Start Task material
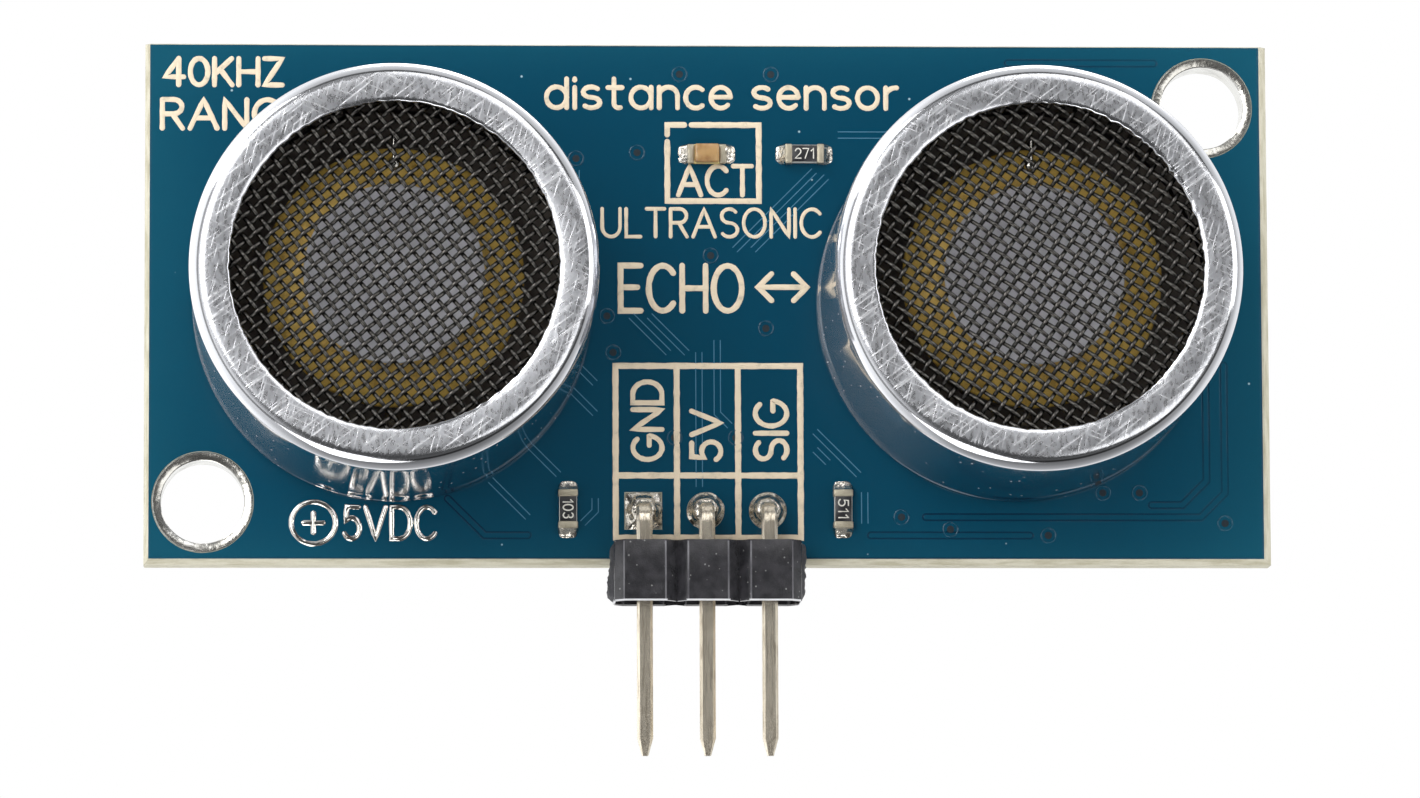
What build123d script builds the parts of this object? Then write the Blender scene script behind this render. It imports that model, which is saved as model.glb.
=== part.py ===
from build123d import *
import os

os.makedirs("parts", exist_ok=True)

# Ultrasonic distance sensor: two round capsules on an upright circuit board with a bent pin header.
# Frame: +X to the right and +Z up as seen from the front, -Y out of the front. The origin is the
# middle of the two mounting holes, on the board's front face. All sizes are in millimetres.

# --- Circuit board ---
board_width = 46.0
board_height = 21.4
board_thick = 1.6
board_shift = 0.14  # the outline is cut this far to the right of everything mounted on it
score_bevel = 0.22  # bevel left by the score groove on the sides and the bottom
copper_thick = 0.05  # lands and barrels
hole_radius = 1.7  # open bore of a mounting hole
hole_land = 0.35  # width of the tinned ring around it
hole_inset_x = 2.53
hole_inset_z = 2.55

# --- Pin header ---
pin_pitch = 2.54
pin_side = 0.64
pin_clearance = 0.05  # from the pin's corners to the barrel
pin_land = 0.22
pin_rear_land = 0.3
pin_row_inset = 2.2  # from the board's lower edge up to the row of header holes
pin_drop = 10.1  # from the row of holes down to the pin tips
pin_rear_reach = 1.4  # behind the board
pin_bend = 0.62  # bend radius at the middle of the pin
pin_point = 0.7
pin_point_depth = 0.19
housing_depth = 2.54
housing_height = 2.5
housing_drop = 1.4  # from the row of holes down to the housing
cell_chamfer = 0.42
snap_stub = 0.16  # rough nib where the strip was snapped off
snap_stub_width = 1.2
solder_front_rise = 0.42
solder_rear_rise = 0.85
solder_tip_gap = 0.16  # solder left around the pin at the top of each joint
solder_front_arc = 0.45
solder_rear_arc = 1.2

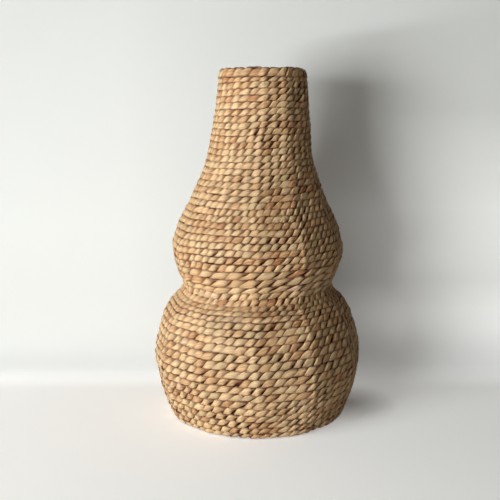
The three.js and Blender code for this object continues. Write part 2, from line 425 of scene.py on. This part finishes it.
End Task material
### Problem description
Set down exactly the lines that begin the records and continue through the line bearing "hole_inset_z = 2.55"; include both ends.

### Result for this task
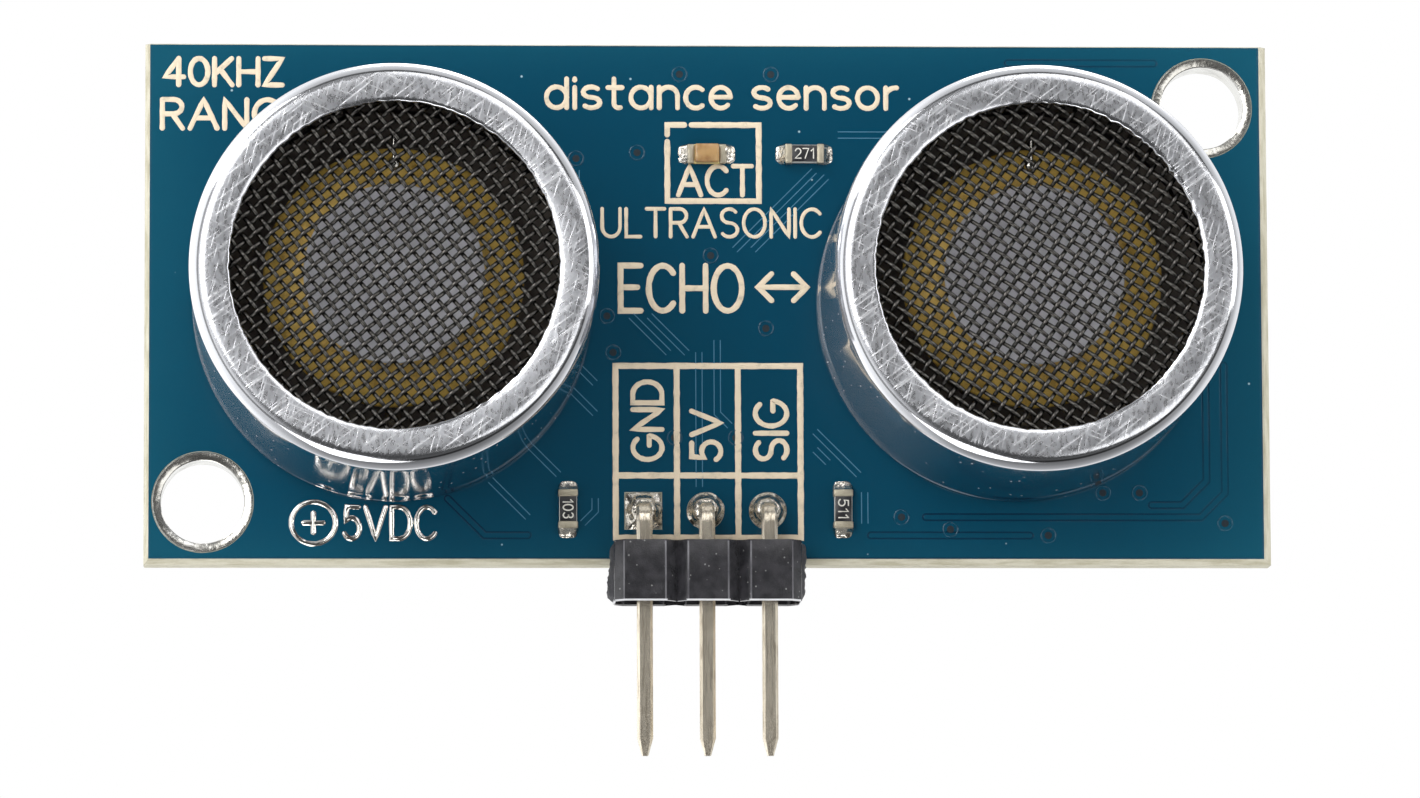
What build123d script builds the parts of this object? Then write the Blender scene script behind this render. It imports that model, which is saved as model.glb.
=== part.py ===
from build123d import *
import os

os.makedirs("parts", exist_ok=True)

# Ultrasonic distance sensor: two round capsules on an upright circuit board with a bent pin header.
# Frame: +X to the right and +Z up as seen from the front, -Y out of the front. The origin is the
# middle of the two mounting holes, on the board's front face. All sizes are in millimetres.

# --- Circuit board ---
board_width = 46.0
board_height = 21.4
board_thick = 1.6
board_shift = 0.14  # the outline is cut this far to the right of everything mounted on it
score_bevel = 0.22  # bevel left by the score groove on the sides and the bottom
copper_thick = 0.05  # lands and barrels
hole_radius = 1.7  # open bore of a mounting hole
hole_land = 0.35  # width of the tinned ring around it
hole_inset_x = 2.53
hole_inset_z = 2.55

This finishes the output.